Over the murmured laughter, Garber responded in the affirmative, and all but the most dedicated fans of the Earthquakes had a good chuckle. After all, San Jose had finished another disappointing MLS regular season and was at no time in contention to make the playoffs. The club had snuck into the postseason the season before as a wildcard — in the Eastern Conference — but to no one was it reasonable to believe that the 2012 Earthquakes would storm to the top of the MLS standings. The "what-ifs" of Buck Shaw hosting the Cup Final were bantered around like hypotheticals reserved more for the world of fantasy sports than the real deal.

However, and prudently so, Garber amended his comments to state that Buck Shaw Stadium would be considered as the host site if it came to San Jose earning the privilege, but it was not a foregone conclusion that the Earthquakes home field would present the 2012 MLS Cup Final. With the LA Galaxy on the doorstep of capturing that year’s championship, and looking built to make a run at a few more, many presumed that a repeat trip to the Southland was on tap for 2012.

But then a funny thing happened on the way to the coronation: The San Jose Earthquakes surpassed the expectations of virtually the entire MLS soccerati and stand poised to capture the 2012 Supporters’ Shield and first overall seeding in the MLS Cup playoffs. A very high probability exists that the Earthquakes, if they handle their conference opponents in the postseason in the same vein they have in the regular season, will be the host team for the final. And Commissioner Garber, boisterous nearly a year ago at the Supporters Summit announcement, now deals with a scenario that falls just short of a nightmare, but definitely causes fits — a visage of Buck Shaw Stadium as the background for his league’s championship game.

So a conversation started months ago between league headquarters and the Earthquakes front office about what to do in anticipation of San Jose earning the top seed and making it to the Cup Final. Should they move the game to Stanford Stadium, site of the very successful June 30 California Clasico attended by over 50,000 local fans, or perhaps AT&T Park in San Francisco, host to the Earthquakes second regular season match back in early March — both options that better suited MLS wishes for sufficient event infrastructure and matchday television appeal?

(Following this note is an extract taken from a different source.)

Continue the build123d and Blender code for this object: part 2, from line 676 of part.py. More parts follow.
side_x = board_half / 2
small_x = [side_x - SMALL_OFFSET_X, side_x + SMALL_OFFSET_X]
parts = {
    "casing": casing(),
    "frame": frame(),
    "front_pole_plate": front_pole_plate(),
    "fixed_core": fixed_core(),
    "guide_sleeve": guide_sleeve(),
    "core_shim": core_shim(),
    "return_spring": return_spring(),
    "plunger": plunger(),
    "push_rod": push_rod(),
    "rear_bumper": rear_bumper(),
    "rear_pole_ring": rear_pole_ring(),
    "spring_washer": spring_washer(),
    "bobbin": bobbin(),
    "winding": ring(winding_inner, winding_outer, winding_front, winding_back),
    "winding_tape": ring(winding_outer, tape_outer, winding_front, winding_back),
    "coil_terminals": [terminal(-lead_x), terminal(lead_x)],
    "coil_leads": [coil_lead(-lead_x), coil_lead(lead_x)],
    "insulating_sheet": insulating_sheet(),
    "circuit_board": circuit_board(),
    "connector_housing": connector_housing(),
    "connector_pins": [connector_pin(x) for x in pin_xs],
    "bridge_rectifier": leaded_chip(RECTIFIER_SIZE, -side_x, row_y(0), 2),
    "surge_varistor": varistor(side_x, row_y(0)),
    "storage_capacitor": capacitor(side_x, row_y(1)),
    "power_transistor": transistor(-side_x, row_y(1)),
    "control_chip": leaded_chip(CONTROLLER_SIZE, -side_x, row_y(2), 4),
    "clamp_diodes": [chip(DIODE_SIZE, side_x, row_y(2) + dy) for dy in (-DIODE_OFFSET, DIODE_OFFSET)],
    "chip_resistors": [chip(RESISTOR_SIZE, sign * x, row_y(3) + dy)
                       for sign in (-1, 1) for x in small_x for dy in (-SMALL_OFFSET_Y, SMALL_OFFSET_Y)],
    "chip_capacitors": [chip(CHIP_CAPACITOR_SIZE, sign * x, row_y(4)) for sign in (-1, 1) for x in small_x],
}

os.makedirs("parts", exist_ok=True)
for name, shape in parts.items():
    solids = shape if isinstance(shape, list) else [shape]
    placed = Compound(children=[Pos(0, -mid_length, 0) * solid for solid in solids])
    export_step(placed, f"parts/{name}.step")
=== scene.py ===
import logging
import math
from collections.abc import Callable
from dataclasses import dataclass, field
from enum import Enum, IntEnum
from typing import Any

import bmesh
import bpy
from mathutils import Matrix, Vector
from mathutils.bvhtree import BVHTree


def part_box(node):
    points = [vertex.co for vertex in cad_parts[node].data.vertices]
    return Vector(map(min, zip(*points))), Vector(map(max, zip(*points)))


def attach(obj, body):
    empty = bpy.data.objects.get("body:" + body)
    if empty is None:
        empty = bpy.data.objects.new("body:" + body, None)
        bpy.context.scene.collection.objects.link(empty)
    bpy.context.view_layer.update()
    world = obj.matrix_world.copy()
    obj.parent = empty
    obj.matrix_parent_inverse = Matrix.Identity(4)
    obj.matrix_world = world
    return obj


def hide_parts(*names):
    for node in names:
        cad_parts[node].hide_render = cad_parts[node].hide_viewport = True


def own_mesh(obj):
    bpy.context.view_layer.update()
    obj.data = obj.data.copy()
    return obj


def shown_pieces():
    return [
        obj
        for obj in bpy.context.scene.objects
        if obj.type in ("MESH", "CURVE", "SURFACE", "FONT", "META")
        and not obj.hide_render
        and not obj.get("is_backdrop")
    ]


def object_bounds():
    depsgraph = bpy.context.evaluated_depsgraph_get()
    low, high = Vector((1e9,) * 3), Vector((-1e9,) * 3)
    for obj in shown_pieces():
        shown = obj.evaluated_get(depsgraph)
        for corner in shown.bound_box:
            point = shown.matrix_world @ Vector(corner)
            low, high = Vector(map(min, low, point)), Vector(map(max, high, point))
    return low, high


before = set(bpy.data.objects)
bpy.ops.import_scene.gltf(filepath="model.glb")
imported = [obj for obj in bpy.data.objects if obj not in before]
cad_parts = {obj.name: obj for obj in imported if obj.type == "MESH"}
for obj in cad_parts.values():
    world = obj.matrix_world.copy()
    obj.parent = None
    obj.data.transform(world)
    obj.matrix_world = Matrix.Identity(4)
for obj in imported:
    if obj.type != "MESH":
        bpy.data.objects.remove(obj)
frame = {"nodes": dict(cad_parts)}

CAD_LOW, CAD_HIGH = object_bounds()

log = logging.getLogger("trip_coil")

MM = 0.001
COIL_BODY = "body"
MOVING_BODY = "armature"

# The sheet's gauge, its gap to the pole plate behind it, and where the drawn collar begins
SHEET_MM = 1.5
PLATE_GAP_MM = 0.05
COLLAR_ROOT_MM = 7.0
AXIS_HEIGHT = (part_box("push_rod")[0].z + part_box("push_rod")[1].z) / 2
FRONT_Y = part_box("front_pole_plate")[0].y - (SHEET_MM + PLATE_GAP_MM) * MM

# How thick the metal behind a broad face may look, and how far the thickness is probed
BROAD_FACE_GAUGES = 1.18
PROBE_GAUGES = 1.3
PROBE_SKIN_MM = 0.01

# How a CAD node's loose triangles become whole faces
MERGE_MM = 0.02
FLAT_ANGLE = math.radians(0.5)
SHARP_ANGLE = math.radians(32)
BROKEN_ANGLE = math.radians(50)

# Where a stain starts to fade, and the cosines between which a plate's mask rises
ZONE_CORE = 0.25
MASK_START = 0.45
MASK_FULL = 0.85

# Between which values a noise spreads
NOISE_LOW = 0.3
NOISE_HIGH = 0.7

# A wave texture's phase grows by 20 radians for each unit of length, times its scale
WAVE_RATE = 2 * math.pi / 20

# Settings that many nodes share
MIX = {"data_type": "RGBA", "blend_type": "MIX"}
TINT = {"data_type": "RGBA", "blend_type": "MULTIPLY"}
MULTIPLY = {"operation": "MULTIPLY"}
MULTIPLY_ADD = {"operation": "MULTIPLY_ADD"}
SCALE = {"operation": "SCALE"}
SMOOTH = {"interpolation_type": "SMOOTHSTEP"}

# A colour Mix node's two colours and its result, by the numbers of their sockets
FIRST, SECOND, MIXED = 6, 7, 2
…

Stanford Stadium always emerged from debate as the logical venue, but that stadium’s primary host, Stanford Cardinal football, had a potential match scheduled the evening before the MLS Cup Final December 1 date. It was unfeasible to expect that Stanford Stadium could be turned around quickly enough between events for both to happen. The argument against AT&T Park centered primarily on the suitability of the facility, designed with sightlines ideal for baseball, to adequately meet the needs of soccer fans in attendance. And besides that, AT&T was located in downtown San Francisco, far from the home city of the Earthquakes and well removed from their core South Bay supporters.

And then a new candidate emerged, one that had been undeservedly forgotten in the near term, but housed a tremendous amount of San Jose soccer history. Much maligned Spartan Stadium was brought forth as an option to Buck Shaw if the Earthquakes made it to the championship game. The home of the San Jose Clash/Quakes from the inaugural MLS season until the franchise was moved to Houston, Spartan was the site of many an important league moment — the first game in MLS history back in 1996 and the All-Star game in 2001 were just two events that make up Spartan Stadium’s place in MLS history. Is the aging facility a viable option for hosting the 2012 MLS Cup Final?

The 79-year old stadium has recently seen a number of upgrades completed, and the current configuration holds a shade over 30,000 fans, but the field itself is now a football-friendly artificial turf surface. Furthermore, the stadium design still puts constraints on the dimensions of the soccer field that can be contained within its tight structure. The latter deficiency is not that too much different than would be faced at any other local football-specific stadium, but the need to place grass over the artificial turf surface poses a significant expense and is not always an outcome viewed as favorable by players.

Meanwhile, tried and true Buck Shaw Stadium gets overlooked. Earthquakes players and coaches have remarked on how much they would want to play on their familiar field, but the decision as to where to host the MLS Cup Final rides on what the league wants. The "worst stadium in the league" sits under 11,000 fans as currently configured, and the infrastructure to hold the media and dignitaries expected to attend is woefully inadequate. MLS Cup is as much about the game on the field as it is about the event as a whole, and no matter how much Earthquakes fans wish to fill Fortress Buck Shaw and create an intimidating environment for the match, the stadium falls short in satisfying the needs of the league. Garber’s quip about The Buck hosting MLS Cup seems certain to remain within the purview of sarcasm.

But the postseason rapidly approaches, and the MLS Cup final is only 50 days away. Time is running out to select a host stadium — officials have stated they want to have the site determined at the start of November — and a consensus on a location still seems far from certain. Should the league back down and let it be Buck Shaw Stadium? Is a temporary grass field at historic Spartan Stadium the way to go? Do the Earthquakes gamble that Cardinal football will fall flat and make Stanford Stadium available? 50 days to the Cup Final will become 40 days, will become 30 days not long after that, and a decision will need to be made.

The proposed Earthquakes stadium, slated to open in 2014, will one day make all the current hand-wringing unnecessary, but that is a little consolation to those tasked with solved this season’s conundrum. Until then, the debate will continue, and concessions will be made. Winning MLS Cup is never easy, so why should hosting MLS Cup be any different.